Il contratto di locazione per uso turistico, quale che ne sia la durata, pertanto, deve essere redatto in forma scritta a pena di nullità e deve contenere tutti i dati relativi dell’immobile ed i contraenti.

 

L’importanza della stipula per iscritto del contratto non deve essere sottovalutata dal proprietario.

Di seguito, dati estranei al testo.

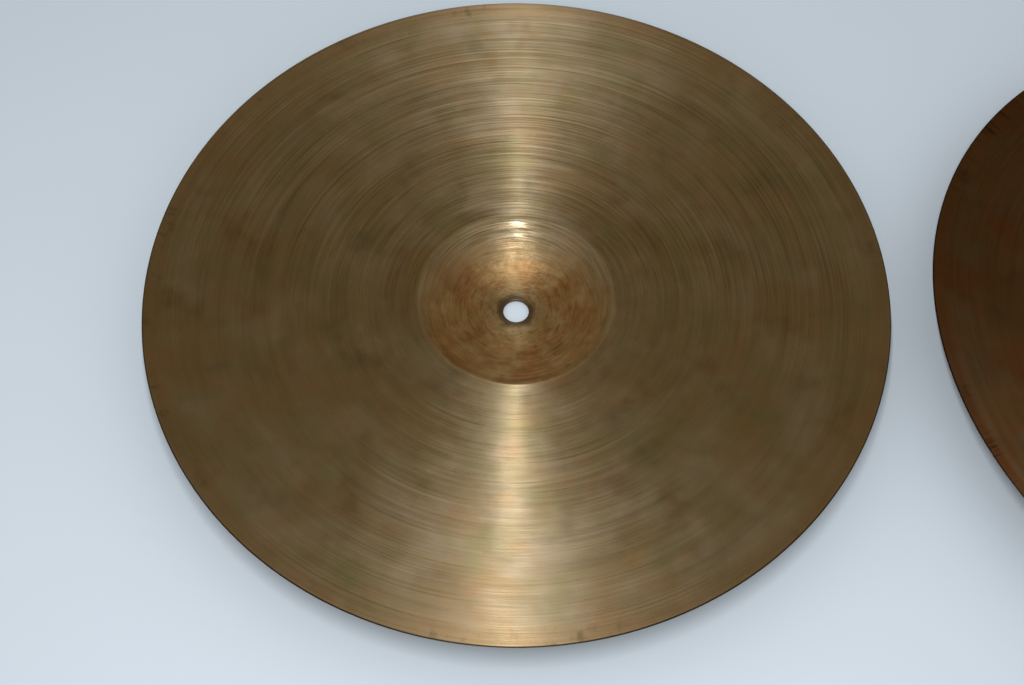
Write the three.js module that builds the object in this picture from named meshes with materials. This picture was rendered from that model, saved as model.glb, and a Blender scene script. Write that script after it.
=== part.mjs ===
// A pair of hand cymbals: two hammered and turned bronze plates, lying side by side on their bells with their
// hollow faces up. Their straps are off, so each plate is one piece of metal with a bare strap hole.
// Units are millimetres, +Z is up, and the origin is on the table midway between the two plates.
import * as THREE from "three";

// ---- driving dimensions ----
const PLATE_DIAMETER = 355.6; // 14 inches
const HOLE_DIAMETER = 12.7; // half an inch, the usual strap hole
const LAND_DIAMETER = 20; // flat ring round the hole, where a strap's pad and knot seat
const CROWN_DIAMETER = 58; // the bell's round crown, inside its straighter wall
const BELL_DIAMETER = 97; // where the crease ends and the bow begins
const CROWN_EDGE_SLOPE = 24; // degrees, where the crown meets the wall
const WALL_EDGE_SLOPE = 30; // degrees, the steepest part of the bell
const CREASE_RADIUS = 5; // bend from the bell's wall to the bow
const BOW_START_SLOPE = 2; // degrees, just outside the crease
const RIM_SLOPE = 12; // degrees, where the bow ends
const BELL_THICKNESS = 1.5;
const RIM_THICKNESS = 1.0;
const RIM_GAP = 21; // clear table between the two rims

// ---- mesh fineness ----
const TURN_STEPS = 72; // round the plate
const CROWN_STEPS = 4;
const WALL_STEPS = 2;
const CREASE_STEPS = 3;
const BOW_STEPS = 7;
const RIM_STEPS = 4; // half round of the rim's edge

const radians = THREE.MathUtils.degToRad;

// Points along an arc whose slope goes from one angle to the other, leaving out the start itself.
function arc(start, radius, fromSlope, toSlope, steps) {
  const sense = Math.sign(toSlope - fromSlope);
  const points = [];
  for (let i = 1; i <= steps; i++) {
    const slope = fromSlope + ((toSlope - fromSlope) * i) / steps;
    points.push({
      r: start.r + sense * radius * (Math.sin(slope) - Math.sin(fromSlope)),
      z: start.z + sense * radius * (Math.cos(fromSlope) - Math.cos(slope)),
      slope,
    });
  }
  return points;
}

// The convex face from the hole to the rim: flat land, crown, wall, crease and bow, each tangent to the next.
function convexFace() {
  const crownSlope = radians(CROWN_EDGE_SLOPE);
  const wallSlope = radians(WALL_EDGE_SLOPE);
  const bowSlope = radians(BOW_START_SLOPE);
  const rimSlope = radians(RIM_SLOPE);
  const hole = { r: HOLE_DIAMETER / 2, z: 0, slope: 0 };
  const land = { r: LAND_DIAMETER / 2, z: 0, slope: 0 };

  const crownWidth = CROWN_DIAMETER / 2 - land.r;
  const crown = arc(land, crownWidth / Math.sin(crownSlope), 0, crownSlope, CROWN_STEPS);

  const creaseWidth = CREASE_RADIUS * (Math.sin(wallSlope) - Math.sin(bowSlope));
  const wallWidth = (BELL_DIAMETER - CROWN_DIAMETER) / 2 - creaseWidth;
  const wallRadius = wallWidth / (Math.sin(wallSlope) - Math.sin(crownSlope));
  const wall = arc(crown.at(-1), wallRadius, crownSlope, wallSlope, WALL_STEPS);
  const crease = arc(wall.at(-1), CREASE_RADIUS, wallSlope, bowSlope, CREASE_STEPS);

  const rimRoundWidth = (RIM_THICKNESS / 2) * (1 - Math.sin(rimSlope));
  const bowWidth = PLATE_DIAMETER / 2 - rimRoundWidth - BELL_DIAMETER / 2;
  const bowRadius = bowWidth / (Math.sin(rimSlope) - Math.sin(bowSlope));
  const bow = arc(crease.at(-1), bowRadius, bowSlope, rimSlope, BOW_STEPS);
  return [hole, land, ...crown, ...wall, ...crease, ...bow];
}

// The plate thins smoothly from the land to the rim.
function thicknessAt(r) {
  const share = THREE.MathUtils.smoothstep(r, LAND_DIAMETER / 2, PLATE_DIAMETER / 2);
  return BELL_THICKNESS + (RIM_THICKNESS - BELL_THICKNESS) * share;
}

// A half round from the convex face to the hollow face, centred in the rim's thickness.
function rimRound(edge) {
  const half = thicknessAt(edge.r) / 2;
  const middle = { r: edge.r - half * Math.sin(edge.slope), z: edge.z + half * Math.cos(edge.slope) };
  const points = [];
  for (let i = 1; i < RIM_STEPS; i++) {
    const turn = edge.slope - Math.PI / 2 + (Math.PI * i) / RIM_STEPS;
    points.push(new THREE.Vector2(middle.r + half * Math.cos(turn), middle.z + half * Math.sin(turn)));
  }
  return points;
}

function plateGeometry() {
  const face = convexFace();
  const convex = face.map(({ r, z }) => new THREE.Vector2(r, z));
  const hollow = face.map(({ r, z, slope }) => {
    const thickness = thicknessAt(r);
    return new THREE.Vector2(r - thickness * Math.sin(slope), z + thickness * Math.cos(slope));
  });
  const outline = [...convex, ...rimRound(face.at(-1)), ...hollow.reverse(), convex[0].clone()];
  return new THREE.LatheGeometry(outline, TURN_STEPS).rotateX(Math.PI / 2);
}

function plate(name, colour, roughness, side) {
  const bronze = new THREE.MeshStandardMaterial({ color: colour, roughness, metalness: 1 });
  const mesh = new THREE.Mesh(plateGeometry(), bronze);
  mesh.name = name;
  mesh.position.x = (side * (PLATE_DIAMETER + RIM_GAP)) / 2;
  return mesh;
}

const pair = new THREE.Group();
pair.add(plate("left_plate", 0x8a7448, 0.4, -1));
pair.add(plate("right_plate", 0x4a3018, 0.5, 1));

export default pair;
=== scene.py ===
# A pair of old hand cymbals lying hollow side up: a lathe-turned bronze plate and a dark, smooth one.
# Lengths are in metres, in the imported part's frame, apart from the camera's lens and sensor. Colours are sRGB
# values from 0 to 255, apart from the room's.
import math
from typing import NamedTuple

import bpy
import numpy as np
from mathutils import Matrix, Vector

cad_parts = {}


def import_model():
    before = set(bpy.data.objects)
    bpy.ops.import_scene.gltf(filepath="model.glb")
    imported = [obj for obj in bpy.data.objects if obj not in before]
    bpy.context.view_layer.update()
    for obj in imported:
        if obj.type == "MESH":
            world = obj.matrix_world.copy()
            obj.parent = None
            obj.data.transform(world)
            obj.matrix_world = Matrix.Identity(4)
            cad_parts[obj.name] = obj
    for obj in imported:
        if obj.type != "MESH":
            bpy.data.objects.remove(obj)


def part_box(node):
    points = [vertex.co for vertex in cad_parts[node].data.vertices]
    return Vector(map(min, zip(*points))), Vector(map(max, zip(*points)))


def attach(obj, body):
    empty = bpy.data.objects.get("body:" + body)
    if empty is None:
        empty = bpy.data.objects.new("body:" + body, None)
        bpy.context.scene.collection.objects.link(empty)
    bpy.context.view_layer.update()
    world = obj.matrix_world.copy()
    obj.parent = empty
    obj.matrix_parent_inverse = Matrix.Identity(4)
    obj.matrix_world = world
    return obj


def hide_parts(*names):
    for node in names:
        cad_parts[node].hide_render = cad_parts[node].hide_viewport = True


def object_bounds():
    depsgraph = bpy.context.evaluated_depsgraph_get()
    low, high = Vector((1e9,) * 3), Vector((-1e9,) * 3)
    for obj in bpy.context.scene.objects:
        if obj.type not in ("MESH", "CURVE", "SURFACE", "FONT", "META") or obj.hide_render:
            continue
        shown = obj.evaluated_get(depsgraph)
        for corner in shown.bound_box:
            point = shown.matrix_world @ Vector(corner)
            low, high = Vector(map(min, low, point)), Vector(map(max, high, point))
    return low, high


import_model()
cad_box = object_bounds()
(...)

In caso di sinistro (danni all’immobile causati dall’inquilino, furti, incendi, ecc.) la mancanza del contratto non solo rischia di lasciare il locatore sprovvisto di qualsiasi tutela nei confronti del conduttore, ma espone il proprietario al rischio più che concreto di vedersi comminare pesanti sanzioni fiscali.

 

Non è poi da escludere che l’inquilino continui ad occupare l’immobile oltre il termine pattuito verbalmente, rendendo quantomeno complicato accertare quale fosse detto termine.

 

É opportuno che il contratto sia redatto a seconda della diversa tipologia di permanenza potendo essere relativo a:

locazione turistica lunga (“contratto casa vacanze”): in questo caso nel contratto devono essere presenti, fra l’altro, clausole sulle modalità di pagamento del canone, sulla sua rivalutazione in corso di contratto e sul deposito cauzionale.
locazione turistica breve (“contratto brevi vacanze”) cioè della durata non maggiore di 15/30 gg: il contratto dovrà contenere, tra l’altro, clausole specifiche relative al recesso, all’entità delle spese accessorie e all’utilizzo degli eventuali spazi accessori.
locazione turistica brevissima (“contratto week-end”): il contratto dovrà contenere una pattuizione forfettaria dei consumi utenze (luce, acqua, gas ecc.).